* [Exercise instructions]: Please repeat all of the lines that follow, exactly as written.

* [Information supplied]:
────────────────

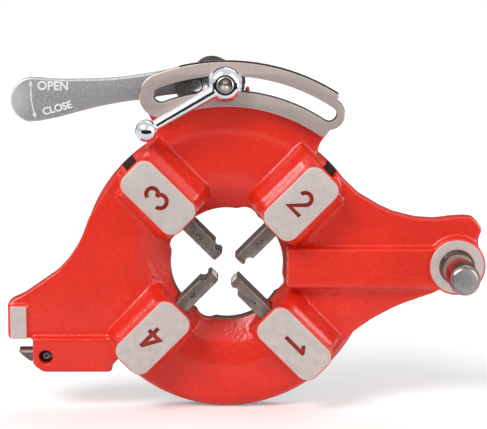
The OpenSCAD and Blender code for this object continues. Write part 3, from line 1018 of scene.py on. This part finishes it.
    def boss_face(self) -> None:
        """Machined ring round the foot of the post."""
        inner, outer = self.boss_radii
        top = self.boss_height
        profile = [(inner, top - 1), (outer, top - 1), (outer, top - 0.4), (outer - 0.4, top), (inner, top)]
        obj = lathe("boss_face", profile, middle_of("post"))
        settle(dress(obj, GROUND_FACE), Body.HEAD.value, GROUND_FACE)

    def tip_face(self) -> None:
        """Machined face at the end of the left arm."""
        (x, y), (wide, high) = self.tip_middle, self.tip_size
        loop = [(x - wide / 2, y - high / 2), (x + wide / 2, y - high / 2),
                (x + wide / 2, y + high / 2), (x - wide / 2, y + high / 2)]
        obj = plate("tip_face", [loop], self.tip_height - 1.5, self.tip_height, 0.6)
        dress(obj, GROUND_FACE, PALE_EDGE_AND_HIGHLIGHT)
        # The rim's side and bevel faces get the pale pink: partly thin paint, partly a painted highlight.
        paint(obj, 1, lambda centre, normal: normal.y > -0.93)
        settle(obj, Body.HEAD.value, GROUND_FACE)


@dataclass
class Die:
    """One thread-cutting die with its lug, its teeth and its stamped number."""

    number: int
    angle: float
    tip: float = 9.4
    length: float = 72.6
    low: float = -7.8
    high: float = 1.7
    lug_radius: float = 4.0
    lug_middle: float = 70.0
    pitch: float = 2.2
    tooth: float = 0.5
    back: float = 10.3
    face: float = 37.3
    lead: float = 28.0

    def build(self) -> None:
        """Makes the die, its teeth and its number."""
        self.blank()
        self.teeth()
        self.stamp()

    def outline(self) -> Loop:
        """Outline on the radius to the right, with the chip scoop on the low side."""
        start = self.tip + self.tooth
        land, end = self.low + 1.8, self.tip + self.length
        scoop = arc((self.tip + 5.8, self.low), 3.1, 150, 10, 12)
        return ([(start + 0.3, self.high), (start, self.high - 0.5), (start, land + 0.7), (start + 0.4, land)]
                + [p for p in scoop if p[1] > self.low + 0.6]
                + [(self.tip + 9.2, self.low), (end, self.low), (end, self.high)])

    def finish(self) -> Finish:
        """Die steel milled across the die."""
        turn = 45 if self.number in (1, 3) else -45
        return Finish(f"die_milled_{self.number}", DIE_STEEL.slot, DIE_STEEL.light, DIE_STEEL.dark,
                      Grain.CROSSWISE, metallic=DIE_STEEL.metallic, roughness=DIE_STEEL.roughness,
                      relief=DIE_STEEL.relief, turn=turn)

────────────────

* [Solution to this exercise]:
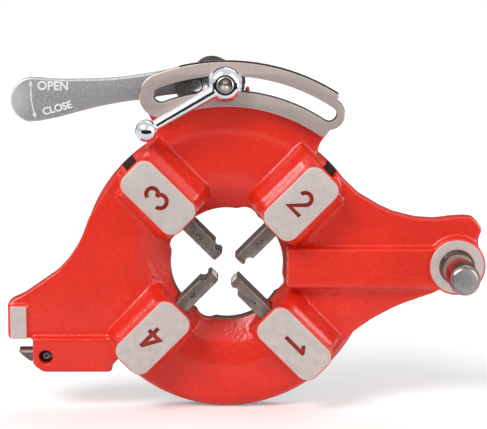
The OpenSCAD and Blender code for this object continues. Write part 3, from line 1018 of scene.py on. This part finishes it.
    def boss_face(self) -> None:
        """Machined ring round the foot of the post."""
        inner, outer = self.boss_radii
        top = self.boss_height
        profile = [(inner, top - 1), (outer, top - 1), (outer, top - 0.4), (outer - 0.4, top), (inner, top)]
        obj = lathe("boss_face", profile, middle_of("post"))
        settle(dress(obj, GROUND_FACE), Body.HEAD.value, GROUND_FACE)

    def tip_face(self) -> None:
        """Machined face at the end of the left arm."""
        (x, y), (wide, high) = self.tip_middle, self.tip_size
        loop = [(x - wide / 2, y - high / 2), (x + wide / 2, y - high / 2),
                (x + wide / 2, y + high / 2), (x - wide / 2, y + high / 2)]
        obj = plate("tip_face", [loop], self.tip_height - 1.5, self.tip_height, 0.6)
        dress(obj, GROUND_FACE, PALE_EDGE_AND_HIGHLIGHT)
        # The rim's side and bevel faces get the pale pink: partly thin paint, partly a painted highlight.
        paint(obj, 1, lambda centre, normal: normal.y > -0.93)
        settle(obj, Body.HEAD.value, GROUND_FACE)


@dataclass
class Die:
    """One thread-cutting die with its lug, its teeth and its stamped number."""

    number: int
    angle: float
    tip: float = 9.4
    length: float = 72.6
    low: float = -7.8
    high: float = 1.7
    lug_radius: float = 4.0
    lug_middle: float = 70.0
    pitch: float = 2.2
    tooth: float = 0.5
    back: float = 10.3
    face: float = 37.3
    lead: float = 28.0

    def build(self) -> None:
        """Makes the die, its teeth and its number."""
        self.blank()
        self.teeth()
        self.stamp()

    def outline(self) -> Loop:
        """Outline on the radius to the right, with the chip scoop on the low side."""
        start = self.tip + self.tooth
        land, end = self.low + 1.8, self.tip + self.length
        scoop = arc((self.tip + 5.8, self.low), 3.1, 150, 10, 12)
        return ([(start + 0.3, self.high), (start, self.high - 0.5), (start, land + 0.7), (start + 0.4, land)]
                + [p for p in scoop if p[1] > self.low + 0.6]
                + [(self.tip + 9.2, self.low), (end, self.low), (end, self.high)])

    def finish(self) -> Finish:
        """Die steel milled across the die."""
        turn = 45 if self.number in (1, 3) else -45
        return Finish(f"die_milled_{self.number}", DIE_STEEL.slot, DIE_STEEL.light, DIE_STEEL.dark,
                      Grain.CROSSWISE, metallic=DIE_STEEL.metallic, roughness=DIE_STEEL.roughness,
                      relief=DIE_STEEL.relief, turn=turn)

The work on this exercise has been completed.